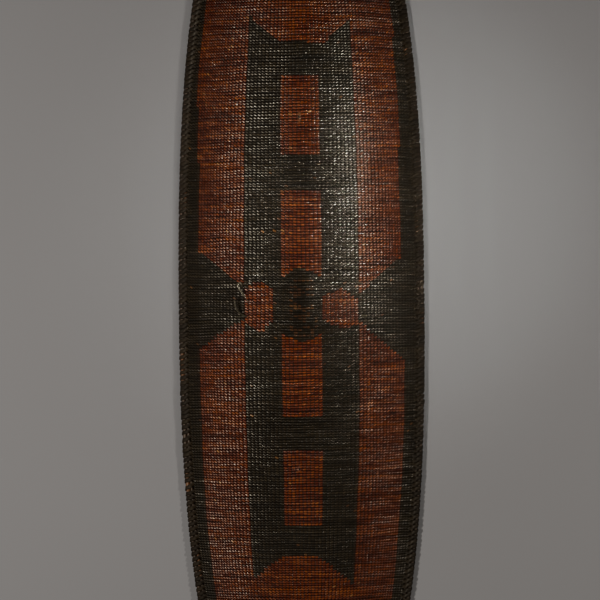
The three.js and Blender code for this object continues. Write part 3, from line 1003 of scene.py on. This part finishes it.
def strand(name, path, face_out, widths, thickness, closed, material, slot, nodes, tones, handled):
    """A flat strand along a path. face_out is the direction that its flat side turns to."""
    ahead = np.roll(path, -1, axis=0) - np.roll(path, 1, axis=0)
    if not closed:
        ahead[0] = path[1] - path[0]
        ahead[-1] = path[-1] - path[-2]
    ahead /= np.linalg.norm(ahead, axis=1, keepdims=True)
    side = np.cross(face_out, ahead)
    side /= np.linalg.norm(side, axis=1, keepdims=True)
    outwards = np.cross(ahead, side)
    across, through = oval_section(1.0, 1.0, strand_sides)
    thickness = np.broadcast_to(thickness, widths.shape)
    rings = (
        path[:, None, :]
        + side[:, None, :] * (widths[:, None] * across[None, :])[..., None]
        + outwards[:, None, :] * (thickness[:, None] * through[None, :])[..., None]
    )
    length = np.append(0, np.cumsum(np.linalg.norm(np.diff(path, axis=0), axis=1)))
    flat = np.stack(
        [
            np.repeat(length[:, None], strand_sides, axis=1),
            widths[:, None] * across[None, :],
            thickness[:, None] * through[None, :],
        ],
        axis=-1,
    )
    piece = tube(name, rings, flat, closed, material, nodes)
    # Painted highlight and shade: the middle of the strand's width is marked high and takes the paler
    # crest colour, its edges are marked low and take the darker groove colour.
    crest = 0.45 + 0.6 * np.tile(1 - 2 * np.abs(across), len(path)).clip(0, 1)
    store(piece.data, "crest", crest)
    store(piece.data, "tone", np.repeat(tones, strand_sides))
    store(piece.data, "worn", np.zeros(len(path) * strand_sides))
    store(piece.data, "handled", np.full(len(path) * strand_sides, handled))
    return piece


# Its crest colour is painted highlight along the middle of each wrap, and its groove colour is painted
# shade at the wraps' edges.
lashing_fibre = fibre_material(
    "lashing_fibre",
    "unbent",
    groove_shade=(0.004, 0.003, 0.002, 1),
    strand=(0.011, 0.0068, 0.0035, 1),
    crest=(0.024, 0.0145, 0.0075, 1),
    worn=(0.12, 0.05, 0.02, 1),
    smoothest=0.52,
    roughest=0.78,
)

starts = lashing_starts()
loop, advance = lashing_loop()
wrap_count = len(starts) - 1
chance = np.random.default_rng(33)
lift = 1 + 0.07 * chance.normal(0, 1, wrap_count).clip(-1.2, 2.0)
wrap_middle, _, _, _, _ = rim_frame((starts[:-1] + starts[1:]) / 2)
for side, height in proud_wraps:
    from_place = np.abs(wrap_middle[:, 1] - height) + np.where(wrap_middle[:, 0] * side > 0, 0, 1)
    lift[from_place.argmin()] += proud_by
distance = (starts[:-1, None] + (starts[1:] - starts[:-1])[:, None] * advance[None, :]).reshape(-1)
centre, along, inward, up, out = rim_frame(distance)
reach_up = np.tile(loop[:, 0], wrap_count)
reach_out = np.tile(loop[:, 1], wrap_count) * np.where(
    np.tile(loop[:, 1], wrap_count) > 0, np.repeat(lift, len(loop)), 1
)
path = centre + up * reach_up[:, None] + out * reach_out[:, None]
middle_of_loop = centre + up * (inner_rod_reach * 0.55)
face_out = path - middle_of_loop
face_out -= along * (face_out * along).sum(axis=1, keepdims=True)
face_out /= np.linalg.norm(face_out, axis=1, keepdims=True)
widths = np.repeat(lashing_width * chance.uniform(0.85, 1.12, wrap_count), len(loop))
tones = np.repeat(chance.uniform(0.25, 0.85, wrap_count), len(loop))
strand(
    "rim_lashing_strand", path, face_out, widths, lashing_thickness, True, lashing_fibre,
    "lashing_strand", ["rim_lashing"], tones, 0.02,
)

# The grip: a handhold carved from one piece of wood, a bowed round bar between two flat feet that
# are bedded against the inside of the fabric. It is smooth from use.
grip_span = 0.200
grip_bar_length = 0.084
grip_bar_thickness = 0.018
grip_bar_width = 0.024
grip_finger_gap = 0.032
grip_foot_length = 0.038
grip_foot_thickness = 0.008
grip_foot_width = 0.036
grip_clearance = 0.0009
grip_steps = 90
grip_sides = 28
grip_wood = wood_material(
    "grip_wood",
    dark=(0.045, 0.020, 0.009, 1),
    pale=(0.14, 0.068, 0.030, 1),
    bare=(0.20, 0.10, 0.045, 1),
    smoothest=0.30,
    roughest=0.50,
)


def smooth_path(points, count, power=0.5):
    """Evenly spaced points of a smooth curve through the given ones."""
    points = np.asarray(points, float)
    points = np.concatenate([[2 * points[0] - points[1]], points, [2 * points[-1] - points[-2]]])
    knots = np.append(0, np.cumsum(np.linalg.norm(np.diff(points, axis=0), axis=1) ** power))
    curve = []
    for number in range(1, len(points) - 2):
        t0, t1, t2, t3 = knots[number - 1:number + 3]
        p0, p1, p2, p3 = points[number - 1:number + 3]
        t = np.linspace(t1, t2, 30, endpoint=False)[:, None]
        a1 = (t1 - t) / (t1 - t0) * p0 + (t - t0) / (t1 - t0) * p1
        a2 = (t2 - t) / (t2 - t1) * p1 + (t - t1) / (t2 - t1) * p2
        a3 = (t3 - t) / (t3 - t2) * p2 + (t - t2) / (t3 - t2) * p3
        b1 = (t2 - t) / (t2 - t0) * a1 + (t - t0) / (t2 - t0) * a2
        b2 = (t3 - t) / (t3 - t1) * a2 + (t - t1) / (t3 - t1) * a3
        curve.append((t2 - t) / (t2 - t1) * b1 + (t - t1) / (t2 - t1) * b2)
    curve = np.concatenate(curve + [points[-2:-1]])
    length = np.append(0, np.cumsum(np.linalg.norm(np.diff(curve, axis=0), axis=1)))
    even = np.linspace(0, length[-1], count)
    return np.stack([np.interp(even, length, curve[:, axis]) for axis in range(curve.shape[1])], axis=-1)


def grip_line():
    """The grip's middle line with its thickness, width and squareness, from foot to foot."""
    foot_depth = fabric_half_thickness + grip_clearance + grip_foot_thickness / 2
    bar_height = middle_height(0, 0) - fabric_half_thickness - grip_finger_gap - grip_bar_thickness / 2
    foot_start = grip_span / 2
    foot_end = foot_start - grip_foot_length
    half = []
    for x in (foot_start, (foot_start + foot_end) / 2, foot_end):
        point = weave_point(x, 0.0, -foot_depth)
        half.append([point[0], point[2], grip_foot_thickness, grip_foot_width, 0.55])
    foot = half[-1]
    bar_end = [grip_bar_length / 2, bar_height, grip_bar_thickness, grip_bar_width, 0.95]
    half.append([(a + b) / 2 for a, b in zip(foot, bar_end)])
    half.append(bar_end)
    half.append([grip_bar_length / 4, bar_height, grip_bar_thickness * 1.02, grip_bar_width * 1.04, 1.0])
    middle = [[0.0, bar_height, grip_bar_thickness * 1.05, grip_bar_width * 1.08, 1.0]]
    mirrored = [[-row[0], *row[1:]] for row in half]
    return mirrored + middle + half[::-1]


line = smooth_path(grip_line(), grip_steps)
ahead = np.gradient(line[:, :2], axis=0)
ahead /= np.linalg.norm(ahead, axis=1, keepdims=True)
turn = 2 * math.pi * (np.arange(grip_sides) + 0.5) / grip_sides
squareness = line[:, 4:5]
across = np.sign(np.cos(turn)) * np.abs(np.cos(turn)) ** squareness
through = np.sign(np.sin(turn)) * np.abs(np.sin(turn)) ** squareness
depth = through * line[:, 2:3] / 2
y = across * line[:, 3:4] / 2
x = line[:, 0:1] - ahead[:, 1:2] * depth
z = line[:, 1:2] + ahead[:, 0:1] * depth
bed = middle_height(x, y) - (fabric_half_thickness + grip_clearance) / surface_normal(x, y)[..., 2]
rings = np.stack([x, y, np.minimum(z, bed)], axis=-1)
length = np.append(0, np.cumsum(np.linalg.norm(np.diff(line[:, :2], axis=0), axis=1)))
flat = np.stack([np.repeat(length[:, None], grip_sides, axis=1), y, depth], axis=-1)
grip = tube("grip_bar_and_feet", rings, flat, False, grip_wood, ["grip"])
store(grip.data, "bare", np.zeros(grip_steps * grip_sides))

# The ties of the grip: on each foot one strand of split fibre goes down through the fabric, under
# the foot and up again, three times, with a short stitch over the front in between. Its ends are
# trimmed on the right, and stick out on the front at the left, stiff and curled, as in the photograph.
tie_width = 0.0027
tie_thickness = 0.0018
tie_columns = [1, 0, -1]
tie_spacing = 0.0065
tie_radius = 0.0014
tie_hole_radius = 0.0022
tie_corner_inset = 0.0025
tie_stitch_height = 0.0031
tie_steps = 260
tie_taper_steps = 9
loose_end_height = 0.0082
tie_middle = grip_span / 2 - grip_foot_length / 2
tie_half_height = grip_foot_width / 2 + 2 * grip_clearance + tie_hole_radius


# Its crest colour is painted highlight along the middle of the strand, and its groove colour is painted
# shade at its edges.
tie_fibre = fibre_material(
    "tie_fibre",
    "unbent",
    groove_shade=(0.008, 0.007, 0.004, 1),
    strand=(0.064, 0.059, 0.044, 1),
    crest=(0.140, 0.130, 0.104, 1),
    worn=(0.12, 0.05, 0.02, 1),
    smoothest=0.20,
    roughest=0.45,
)


def tie_hole(side, column, row):
    """Where a strand passes through the fabric."""
    return side * (tie_middle + column * tie_spacing), row * tie_half_height


def tie_path(side, first_end, last_end):
    """The points of one tie, from loose end to loose end."""
    under = fabric_half_thickness + 2 * grip_clearance + grip_foot_thickness + tie_radius
    points = list(first_end)
    for number, column in enumerate(tie_columns):
        row = 1 if number % 2 == 0 else -1
        for here in (row, -row):
            x, y = tie_hole(side, column, here)
            down = [
                (x, y, fabric_half_thickness),
                (x, y, -fabric_half_thickness),
                (x, y, grip_foot_thickness / 2 - under),
                (x, y - here * tie_corner_inset, -under),
            ]
            points += down if here == row else down[::-1]
        if number + 1 < len(tie_columns):
            following, _ = tie_hole(side, tie_columns[number + 1], -row)
            points.append(((x + following) / 2, y, tie_stitch_height))
    points += last_end
    return np.array([weave_point(*point) for point in points])


def loose_end(hole, steps):
    """A curl that stands off the front, drawn from the hole that it leaves."""
    return [(hole[0] + x, hole[1] + y, loose_end_height * share) for x, y, share in steps]


def carried_along(path):
    """A direction square to a path that turns with it and never twists round it."""
    ahead = np.gradient(path, axis=0)
    ahead /= np.linalg.norm(ahead, axis=1, keepdims=True)
    directions = [np.cross(ahead[0], [0.6, 0.8, 0.0])]
    for step in ahead:
        direction = directions[-1] - step * directions[-1].dot(step)
        directions.append(direction / np.linalg.norm(direction))
    return np.array(directions[1:])


left_first_end = loose_end(tie_hole(-1, 1, 1), [
    (0.0162, -0.0232, 0.75), (0.0134, -0.0184, 0.90), (0.0096, -0.0118, 1.10),
    (0.0064, -0.0062, 1.25), (0.0046, -0.0018, 1.30), (0.0054, 0.0016, 1.20),
    (0.0074, 0.0014, 0.95), (0.0080, -0.0024, 0.60),
])
left_last_end = loose_end(tie_hole(-1, -1, -1), [
    (-0.0050, 0.0030, 0.80), (-0.0105, 0.0091, 1.00), (-0.0128, 0.0170, 1.15),
    (-0.0124, 0.0268, 1.25),
])
for name, node, side, ends in (
    ("grip_tie_left", "grip_lashing_left", -1, (left_first_end, left_last_end)),
    ("grip_tie_right", "grip_lashing_right", 1, ([], [])),
):
    path = smooth_path(tie_path(side, *ends), tie_steps)
    step = np.arange(tie_steps)
    taper = np.clip(np.minimum(step, step[::-1]) / tie_taper_steps, 0.35, 1)
    strand(
        name, path, carried_along(path), tie_width * taper, tie_thickness * taper, False, tie_fibre,
        "lashing_strand", [node], np.full(tie_steps, 0.6), 0.7,
    )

:::::

* Requirements
Identify the lines that contain the string "three", and copy every one of them.

* Final result
The three.js and Blender code for this object continues. Write part 3, from line 1003 of scene.py on. This part finishes it.
# the foot and up again, three times, with a short stitch over the front in between. Its ends are